Apparemment donc, la lutte de classes est en sommeil, anesthésiée par le sentiment d’impuissance et les opiacés sportifs. Et pourtant, le malaise est là, profond, incurable. Le nombre des chômeurs ne cesse de grimper, et la fameuse croissance, comme le Messie, ne vient jamais. Tant et si bien que, pour le gouvernement, il serait plus sage de cesser d’y croire pour retrouver un peu d’agilité d’esprit. Est-ce donc vraiment qu’il ne se passe rien ? Gare aux effets d’optique ! Car si la rue est calme, l’Assemblée nationale ne l’est pas, et les allées du pouvoir ne le sont pas non plus. On avait perdu l’habitude d’assister dans l’hémicycle à de vrais affrontements qui ont un sens pour nos concitoyens. Il y avait bien, de temps à autre, quelques incidents théâtralisés à l’excès, des claquements de porte pour un mot de trop. Du mauvais vaudeville, quoi. L’événement de ces jours-ci est peut-être là : il se passe quelque chose à l’Assemblée en rapport avec la vie des gens. Même le Sénat n’est pas insensible à cette conjoncture. C’est l’honneur des députés « frondeurs » du PS, des parlementaires Front de gauche et de quelques écolos (pas tous, hélas !) de faire revivre les palais de la République. La bataille parlementaire est rude, même si l’un des acteurs majeurs du débat, le Medef, n’est pas présent ès qualités. Il compte assez de relais dans l’hémicycle, à droite et à gauche, pour peser lourdement sur le contenu des séances, et même sur leurs rythmes.
Il ne se prive pas non plus d’intervenir par presse interposée. Dimanche, à la veille de la reprise du débat parlementaire, Pierre Gattaz et sept de ses acolytes adressaient au président de la République et au Premier ministre un appel aux accents comminatoires [1]. Le lendemain, il montait encore d’un cran, lançant à François Hollande et à Manuel Valls ce qu’il faut bien appeler un ultimatum : vous répondez « cette semaine à nos questions » ou bien nous boycotterons la conférence sociale des 7 et 8 juillet. Dans la forme, il y a quelque chose de pathétique à voir un président de la République et un Premier ministre traités de la sorte. À avoir tout cédé, notre couple exécutif a fini par rompre un équilibre essentiel qui est la condition même de son pouvoir. Ce n’est plus seulement un gouvernement « de gauche » qui a failli, c’est un État qui a renoncé à sa position arbitrale. Pierre Gattaz l’a compris. Il s’adresse désormais à ses féaux. Il « ne veut pas » entendre parler de cette histoire de pénibilité au travail, en tout cas, pas avant 2016. Il « veut » sur les trois prochaines années « des trajectoires de baisse du coût du travail ». Il « ne veut plus » quoi que ce soit qui renforce les contrôles ou les sanctions sur les entreprises ou sur les entrepreneurs. Il « veut », que dis-je, il exige des « réformes structurelles ». Le patron du Medef recense les « 25 verrous à lever ». On imagine après cela dans quel état serait notre droit du travail. Ce ton en dit long sur le rapport de force qui résulte des multiples renoncements de François Hollande depuis deux ans. C’est peu dire que la position du chef de l’État est inconfortable. En effet, s’il ne résiste guère à la pression du Medef, d’autres résistent pour lui. Car les députés « frondeurs » tiennent parole. Ils mènent une courageuse bataille d’amendements pour transformer le fameux pacte de responsabilité. Tout le contraire de ce qu’exige le Medef !

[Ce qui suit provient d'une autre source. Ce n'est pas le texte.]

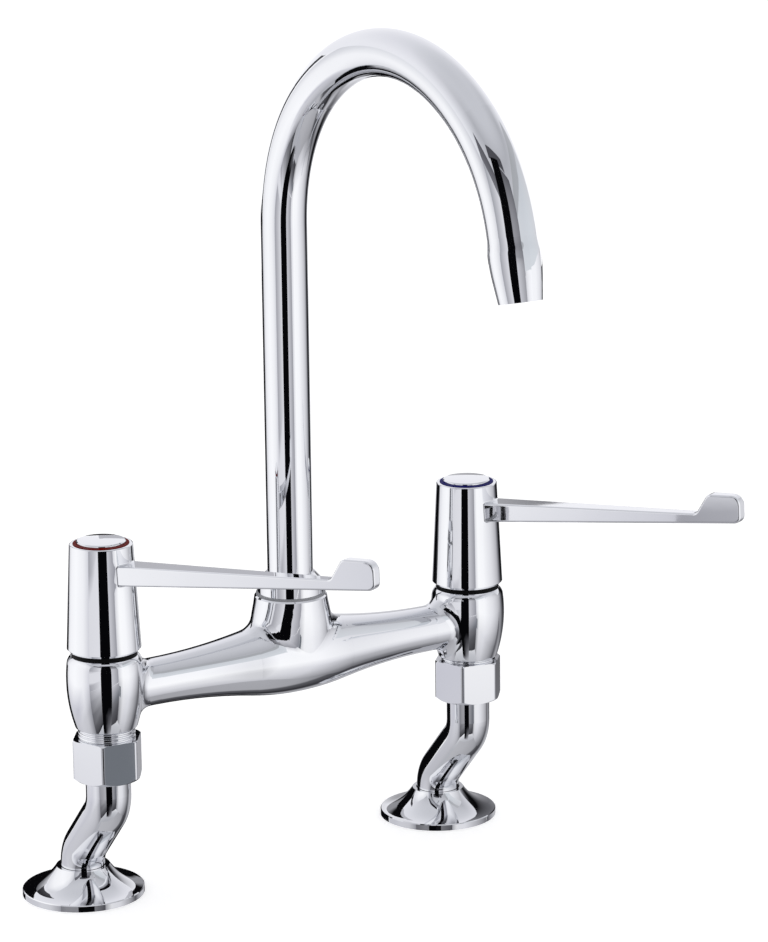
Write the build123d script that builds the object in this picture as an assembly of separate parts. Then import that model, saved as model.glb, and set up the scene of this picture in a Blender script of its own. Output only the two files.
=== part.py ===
from build123d import *
import os
from math import cos, hypot, pi, radians, sin, tan

# Two-lever bridge mixer for a kitchen sink, in millimetres.
# Origin: midway between the two feet, on the deck. +Z up, +X from hot to cold, -Y to the user.
# Every solid is built about its own axis at its real height, then moved sideways into place.

# Layout
valve_centres = 206.0         # hot valve axis to cold valve axis, the same as the feet
crank_offset = 28.0           # how far the valves stand in front of the feet
foot_clearance = 0.5          # foot above the deck, hidden in the flange
leg_height = 76.5             # top of the cold leg's collar above the deck
hot_union_drop = 3.3          # the hot union sits this much lower, on a longer tail
running_gap = 0.08            # radial clearance of a turning fit
seat_gap = 0.05               # radial clearance of a fixed fit
free_gap = 0.35               # clearance between covers that only pass each other

# Cranked legs
leg_diameter = 21.4
leg_bore = 14.0
leg_upper_bend_height = 51.2  # where the upper straight would meet the slope
leg_lower_bend_height = 21.4
leg_bend_radius = 16.5
collar_diameter = 25.9
collar_thickness = 3.5
foot_diameter = 25.0
foot_height = 8.5
foot_thread_diameter = 18.6   # G1/2 female thread, minor diameter
foot_thread_depth = 8.0

# Flanges
flange_diameter = 58.8
flange_edge = 3.2
flange_height = 14.2
flange_lip_diameter = 25.8
flange_waist_diameter = 38.6  # point of the hollow curve between lip and edge
flange_waist_height = 7.3
flange_wall = 1.6
flange_rim_width = 2.9
flange_seal_width = 2.2
flange_seal_thickness = 1.4

# Unions
nut_across_flats = 30.5
nut_height = 20.2
nut_lip = 4.0
nut_chamfer = 1.9             # lower corners
nut_top_chamfer = 1.0
nut_corner_radius = 2.0
hot_nut_turn = 54.0           # angle of a nut's corner from +X
cold_nut_turn = 47.0
union_thread_diameter = 26.4  # G3/4 male thread, major diameter
union_washer_thickness = 2.0
union_washer_bore = 15.0
tail_length = 12.5            # cold tail below the barrel
inlet_bore = 13.0

# Bridge body
barrel_height = 35.1
barrel_belly_diameter = 36.6
barrel_belly_height = 25.0    # above the barrel's bottom
barrel_shoulder_diameter = 35.6
barrel_shoulder_drop = 3.4
barrel_top_diameter = 31.6
barrel_bottom_diameter = 29.2
barrel_foot_radius = 0.6
arm_height = 17.5             # arm axis above the barrel's bottom
arm_end_diameter = 22.6
arm_belly_diameter = 36.4     # the bridge's girth under the spout
arm_shoulder = 26.0           # from the spout axis to where the belly's curve turns
arm_neck = 25.0               # from the valve axis to the arm's thinnest place
arm_fillet = 7.8                # where the arms flare into the barrels
boss_height = 30.8            # spout boss top above the arm axis
boss_diameter = 35.1
boss_chamfer = 0.7
boss_fillet = 9.5             # where the boss sinks into the bridge
cross_bore = 11.0
chamber_diameter = 20.6
seat_height = 7.0             # valve seat above the barrel's bottom

# Spout joint
socket_diameter = 26.0
socket_depth = 38.0
stub_foot_gap = 2.0
stub_bore = 17.0
stub_ring_heights = (14.0, 19.5)     # O-ring grooves above the stub's foot
stub_retaining_height = 26.2         # retaining groove above the stub's foot
stub_retaining_width = 3.4
stub_retaining_depth = 1.4
o_ring_section = 2.4
o_ring_squeeze = 0.84                # share of the section left between bore and groove
grub_diameter = 4.0
grub_tip_diameter = 2.6
glide_washer_thickness = 1.0
glide_washer_diameter = 33.6
ferrule_diameter = 32.0
ferrule_cylinder = 5.4
ferrule_height = 10.0

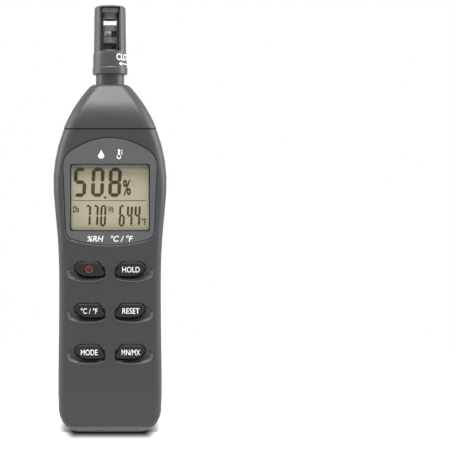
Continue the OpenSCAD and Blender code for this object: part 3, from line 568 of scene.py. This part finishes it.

La sommation patronale a donc aussi un sens politique. L’exécutif est prié de se débarrasser, d’une façon ou d’une autre, de ces gêneurs. Et si l’on en croit les signaux donnés lundi soir [2], au cours du débat sur le budget rectificatif de la Sécu, le gouvernement ne va pas rester sourd à la menace patronale. Il semblait tout près d’imposer un vote bloqué pour faire taire la dissidence. Il ne faut donc pas s’y tromper, la bataille qui se mène au Parlement et dans les allées du pouvoir est lourde de toutes les violences sociales. Ce n’est rien de moins qu’un nouvel épisode de l’affrontement entre le capital et le travail. Dans la logique patronale, il s’agit de placer le salarié face à un choix infernal : renoncement à ses acquis sociaux ou chômage ? De sorte que, dans tous les cas, il est perdant. C’est l’essence même du credo libéral.